═══ Dataset excerpt

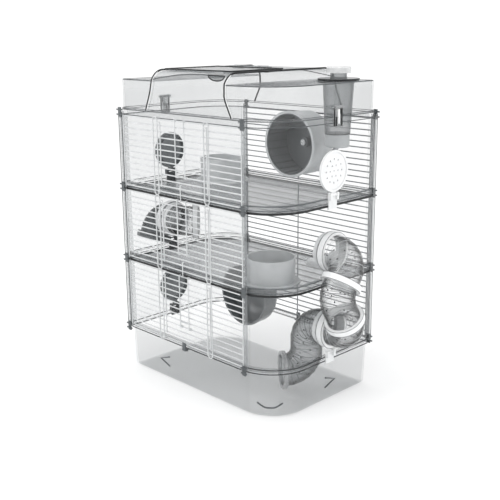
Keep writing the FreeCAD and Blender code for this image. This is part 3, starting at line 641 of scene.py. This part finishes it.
def hook(x, turn_z, way):
    """The bent-over end of an upright bar: up (way 1) or down (-1) and round to the bar beside it."""
    points = [Vector((x, BAR_Y, turn_z - way * HOOK_TAIL))]
    for i in range(HOOK_STEPS + 1):
        angle = math.pi * (1 - i / HOOK_STEPS)
        points.append(Vector((x + HOOK_R + HOOK_R * math.cos(angle), BAR_Y,
                              turn_z + way * HOOK_R * math.sin(angle))))
    points.append(Vector((x + 2 * HOOK_R, BAR_Y, turn_z - way * HOOK_TAIL)))
    return points


hooks = []
for level in LEVELS[:3]:
    for x in HOOK_BARS:
        hooks.append(hook(x, level + HOOK_TOP, 1))
        hooks.append(hook(x, level + HOOK_FOOT, -1))
wires("bar_hooks", hooks, 0.0009, MATERIALS["wire"], "cage")

# Moulded edges down the columns at the tight corners.
COLUMN_Y = 0.1207              # the column's face towards the front
COLUMN_XS = (-0.1758, -0.1672)
COLUMN_ENDS = (0.0765, 0.4515)
RETURN_X = 0.1756              # and its face towards the end
RETURN_Y = 0.1130
RETURN_ENDS = (0.081, 0.445)
uprights = []
for turn in (1, -1):
    for x in COLUMN_XS:
        uprights.append([Vector((turn * x, -turn * COLUMN_Y, z)) for z in COLUMN_ENDS])
    uprights.append([Vector((-turn * RETURN_X, -turn * RETURN_Y, z)) for z in RETURN_ENDS])
wires("column_edges", uprights, 0.0005, DARK_EDGE, "cage")


LINK_X = -0.0205
LINK_OUT = -0.1217
LINK_IN = -0.1190


def link(height):
    """A short wire link that ties the grids of two storeys across a rim."""
    return [Vector((LINK_X, y, height + rise)) for y, rise in (
        (LINK_IN, 0.0215), (LINK_OUT, 0.0205), (LINK_OUT, -0.0035), (LINK_IN, -0.0045))]


wires("rim_links", [link(LEVELS[1]), link(LEVELS[2])], 0.0009, MATERIALS["wire"], "cage")


# Moulded marks on the tray: an arrow head on the front and one on the right end, a shallow U at the corner.
TRAY_INSET = 0.0056   # how far the tray's foot stands inside the rim
TRAY_SPREAD = 0.0026  # how much less at the top, LEVELS[0] above it
MARK_PROUD = 0.0003


def wall_inset(z):
    """How far inside the rim's outline a mark on the tray's sloping wall lies at that height."""
    return TRAY_INSET - TRAY_SPREAD * z / LEVELS[0] - MARK_PROUD


arrow_front = [Vector((x, wall_inset(z) - HALF_D, z)) for x, z in (
    (-0.075, 0.040), (-0.0985, 0.0315), (-0.075, 0.023))]
arrow_side = [Vector((HALF_L - wall_inset(z), y, z)) for y, z in (
    (0.008, 0.040), (0.0315, 0.0315), (0.008, 0.023))]
corner_mark = []
for i in range(13):
    angle = math.radians(-68 + 3 * i)
    z = 0.0225 - 0.0075 * min(1.0, 1.6 - 1.6 * abs(i - 6) / 6)
    radius = BIG_R - wall_inset(z)
    corner_mark.append(Vector((
        HALF_L - BIG_R + radius * math.cos(angle), -HALF_D + BIG_R + radius * math.sin(angle), z)))
wires("tray_marks", [arrow_front, arrow_side, corner_mark], 0.0013, GREY_EDGE, "cage")

hatch_low, hatch_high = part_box("hatch")
HATCH_TOP = SADDLE + 0.0018
HATCH_BACK = 0.0114   # the plate's edge in front of its hinge
border = [Vector((x, y, HATCH_TOP)) for x, y in (
    (hatch_low.x, hatch_low.y), (hatch_high.x, hatch_low.y),
    (hatch_high.x, HATCH_BACK), (hatch_low.x, HATCH_BACK))]
wires("hatch_edge", [border], 0.0010, DARK_EDGE, "hatch", closed=True)

# ---- floor, light, camera ----
floor_graph = Graph("pale_floor")
floor_shader = floor_graph.add("ShaderNodeBsdfPrincipled")
floor_shader.inputs["Roughness"].default_value = 0.9
floor_graph.link(
    floor_graph.ramp(floor_graph.noise(2.0), [(0.3, 0.96), (0.7, 0.98)]),
    floor_shader.inputs["Base Color"])
floor_graph.link(floor_shader.outputs[0], floor_graph.output.inputs["Surface"])
FLOOR_SIZE = 12.0
FLOOR_Z = -0.0006   # just below the tray, so the two don't flicker
bpy.ops.mesh.primitive_plane_add(size=FLOOR_SIZE, location=(0, 0, FLOOR_Z))
floor = bpy.context.object
floor.name = "studio_floor"
floor.data.materials.append(floor_graph.material)

SKY_STRENGTH = 1.10
scene = bpy.context.scene
scene.world = bpy.data.worlds.new("studio")
scene.world.use_nodes = True
background = scene.world.node_tree.nodes["Background"]
background.inputs["Color"].default_value = (1, 1, 1, 1)
background.inputs["Strength"].default_value = SKY_STRENGTH


def softbox(name, place, target, size, power):
    """A rectangular lamp at place, aimed at target; size in metres, power in watts."""
    lamp = bpy.data.lights.new(name, "AREA")
    lamp.shape = "RECTANGLE"
    lamp.size, lamp.size_y = size
    lamp.energy = power
    thing = bpy.data.objects.new(name, lamp)
    scene.collection.objects.link(thing)
    thing.location = place
    thing.rotation_euler = (Vector(target) - Vector(place)).to_track_quat("-Z", "Y").to_euler()


softbox("key", (-0.9, -1.9, 1.9), (0, 0, 0.25), (1.2, 1.2), 16)
softbox("side", (2.2, 0.3, 1.3), (0, 0, 0.3), (1.0, 1.4), 9)

# Camera: 45 degrees round from the front, looking 15 degrees down. Angles in radians.
YAW, PITCH, ROLL = 0.792, 0.263, -0.008
SENSOR = 36
FOCAL = 821.3 / 500 * SENSOR
CAMERA_PLACE = (0.9572, -0.93408, 0.58212)
look = Vector((-math.sin(YAW) * math.cos(PITCH), math.cos(YAW) * math.cos(PITCH), -math.sin(PITCH)))
level = Vector((math.cos(YAW), math.sin(YAW), 0))
upward = level.cross(look)
camera_x = level * math.cos(ROLL) + upward * math.sin(ROLL)
camera_y = upward * math.cos(ROLL) - level * math.sin(ROLL)
camera_data = bpy.data.cameras.new("camera")
camera_data.sensor_width = SENSOR
camera_data.lens = FOCAL
camera_data.clip_end = 30
camera = bpy.data.objects.new("camera", camera_data)
scene.collection.objects.link(camera)
aim = Matrix((camera_x, camera_y, -look)).transposed().to_4x4()
camera.matrix_world = Matrix.Translation(CAMERA_PLACE) @ aim
bpy.context.scene.camera = camera

scene.view_settings.view_transform = "Standard"
scene.cycles.transparent_max_bounces = 48
scene.cycles.max_bounces = 10
scene.cycles.use_denoising = True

══════

## What is being asked
Repeat the data exactly. Leave nothing out.

## Task result
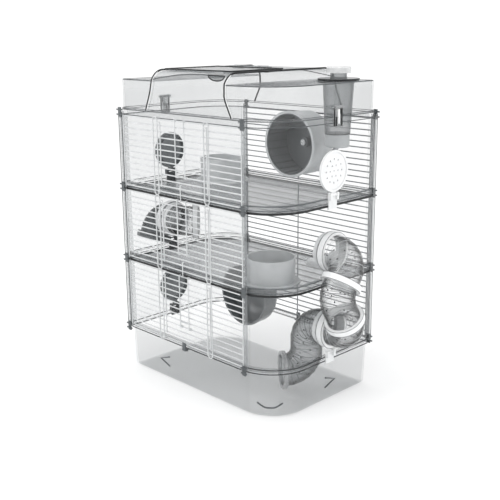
Keep writing the FreeCAD and Blender code for this image. This is part 3, starting at line 641 of scene.py. This part finishes it.
def hook(x, turn_z, way):
    """The bent-over end of an upright bar: up (way 1) or down (-1) and round to the bar beside it."""
    points = [Vector((x, BAR_Y, turn_z - way * HOOK_TAIL))]
    for i in range(HOOK_STEPS + 1):
        angle = math.pi * (1 - i / HOOK_STEPS)
        points.append(Vector((x + HOOK_R + HOOK_R * math.cos(angle), BAR_Y,
                              turn_z + way * HOOK_R * math.sin(angle))))
    points.append(Vector((x + 2 * HOOK_R, BAR_Y, turn_z - way * HOOK_TAIL)))
    return points


hooks = []
for level in LEVELS[:3]:
    for x in HOOK_BARS:
        hooks.append(hook(x, level + HOOK_TOP, 1))
        hooks.append(hook(x, level + HOOK_FOOT, -1))
wires("bar_hooks", hooks, 0.0009, MATERIALS["wire"], "cage")

# Moulded edges down the columns at the tight corners.
COLUMN_Y = 0.1207              # the column's face towards the front
COLUMN_XS = (-0.1758, -0.1672)
COLUMN_ENDS = (0.0765, 0.4515)
RETURN_X = 0.1756              # and its face towards the end
RETURN_Y = 0.1130
RETURN_ENDS = (0.081, 0.445)
uprights = []
for turn in (1, -1):
    for x in COLUMN_XS:
        uprights.append([Vector((turn * x, -turn * COLUMN_Y, z)) for z in COLUMN_ENDS])
    uprights.append([Vector((-turn * RETURN_X, -turn * RETURN_Y, z)) for z in RETURN_ENDS])
wires("column_edges", uprights, 0.0005, DARK_EDGE, "cage")


LINK_X = -0.0205
LINK_OUT = -0.1217
LINK_IN = -0.1190


def link(height):
    """A short wire link that ties the grids of two storeys across a rim."""
    return [Vector((LINK_X, y, height + rise)) for y, rise in (
        (LINK_IN, 0.0215), (LINK_OUT, 0.0205), (LINK_OUT, -0.0035), (LINK_IN, -0.0045))]


wires("rim_links", [link(LEVELS[1]), link(LEVELS[2])], 0.0009, MATERIALS["wire"], "cage")


# Moulded marks on the tray: an arrow head on the front and one on the right end, a shallow U at the corner.
TRAY_INSET = 0.0056   # how far the tray's foot stands inside the rim
TRAY_SPREAD = 0.0026  # how much less at the top, LEVELS[0] above it
MARK_PROUD = 0.0003


def wall_inset(z):
    """How far inside the rim's outline a mark on the tray's sloping wall lies at that height."""
    return TRAY_INSET - TRAY_SPREAD * z / LEVELS[0] - MARK_PROUD


arrow_front = [Vector((x, wall_inset(z) - HALF_D, z)) for x, z in (
    (-0.075, 0.040), (-0.0985, 0.0315), (-0.075, 0.023))]
arrow_side = [Vector((HALF_L - wall_inset(z), y, z)) for y, z in (
    (0.008, 0.040), (0.0315, 0.0315), (0.008, 0.023))]
corner_mark = []
for i in range(13):
    angle = math.radians(-68 + 3 * i)
    z = 0.0225 - 0.0075 * min(1.0, 1.6 - 1.6 * abs(i - 6) / 6)
    radius = BIG_R - wall_inset(z)
    corner_mark.append(Vector((
        HALF_L - BIG_R + radius * math.cos(angle), -HALF_D + BIG_R + radius * math.sin(angle), z)))
wires("tray_marks", [arrow_front, arrow_side, corner_mark], 0.0013, GREY_EDGE, "cage")

hatch_low, hatch_high = part_box("hatch")
HATCH_TOP = SADDLE + 0.0018
HATCH_BACK = 0.0114   # the plate's edge in front of its hinge
border = [Vector((x, y, HATCH_TOP)) for x, y in (
    (hatch_low.x, hatch_low.y), (hatch_high.x, hatch_low.y),
    (hatch_high.x, HATCH_BACK), (hatch_low.x, HATCH_BACK))]
wires("hatch_edge", [border], 0.0010, DARK_EDGE, "hatch", closed=True)

# ---- floor, light, camera ----
floor_graph = Graph("pale_floor")
floor_shader = floor_graph.add("ShaderNodeBsdfPrincipled")
floor_shader.inputs["Roughness"].default_value = 0.9
floor_graph.link(
    floor_graph.ramp(floor_graph.noise(2.0), [(0.3, 0.96), (0.7, 0.98)]),
    floor_shader.inputs["Base Color"])
floor_graph.link(floor_shader.outputs[0], floor_graph.output.inputs["Surface"])
FLOOR_SIZE = 12.0
FLOOR_Z = -0.0006   # just below the tray, so the two don't flicker
bpy.ops.mesh.primitive_plane_add(size=FLOOR_SIZE, location=(0, 0, FLOOR_Z))
floor = bpy.context.object
floor.name = "studio_floor"
floor.data.materials.append(floor_graph.material)

SKY_STRENGTH = 1.10
scene = bpy.context.scene
scene.world = bpy.data.worlds.new("studio")
scene.world.use_nodes = True
background = scene.world.node_tree.nodes["Background"]
background.inputs["Color"].default_value = (1, 1, 1, 1)
background.inputs["Strength"].default_value = SKY_STRENGTH


def softbox(name, place, target, size, power):
    """A rectangular lamp at place, aimed at target; size in metres, power in watts."""
    lamp = bpy.data.lights.new(name, "AREA")
    lamp.shape = "RECTANGLE"
    lamp.size, lamp.size_y = size
    lamp.energy = power
    thing = bpy.data.objects.new(name, lamp)
    scene.collection.objects.link(thing)
    thing.location = place
    thing.rotation_euler = (Vector(target) - Vector(place)).to_track_quat("-Z", "Y").to_euler()


softbox("key", (-0.9, -1.9, 1.9), (0, 0, 0.25), (1.2, 1.2), 16)
softbox("side", (2.2, 0.3, 1.3), (0, 0, 0.3), (1.0, 1.4), 9)

# Camera: 45 degrees round from the front, looking 15 degrees down. Angles in radians.
YAW, PITCH, ROLL = 0.792, 0.263, -0.008
SENSOR = 36
FOCAL = 821.3 / 500 * SENSOR
CAMERA_PLACE = (0.9572, -0.93408, 0.58212)
look = Vector((-math.sin(YAW) * math.cos(PITCH), math.cos(YAW) * math.cos(PITCH), -math.sin(PITCH)))
level = Vector((math.cos(YAW), math.sin(YAW), 0))
upward = level.cross(look)
camera_x = level * math.cos(ROLL) + upward * math.sin(ROLL)
camera_y = upward * math.cos(ROLL) - level * math.sin(ROLL)
camera_data = bpy.data.cameras.new("camera")
camera_data.sensor_width = SENSOR
camera_data.lens = FOCAL
camera_data.clip_end = 30
camera = bpy.data.objects.new("camera", camera_data)
scene.collection.objects.link(camera)
aim = Matrix((camera_x, camera_y, -look)).transposed().to_4x4()
camera.matrix_world = Matrix.Translation(CAMERA_PLACE) @ aim
bpy.context.scene.camera = camera

scene.view_settings.view_transform = "Standard"
scene.cycles.transparent_max_bounces = 48
scene.cycles.max_bounces = 10
scene.cycles.use_denoising = True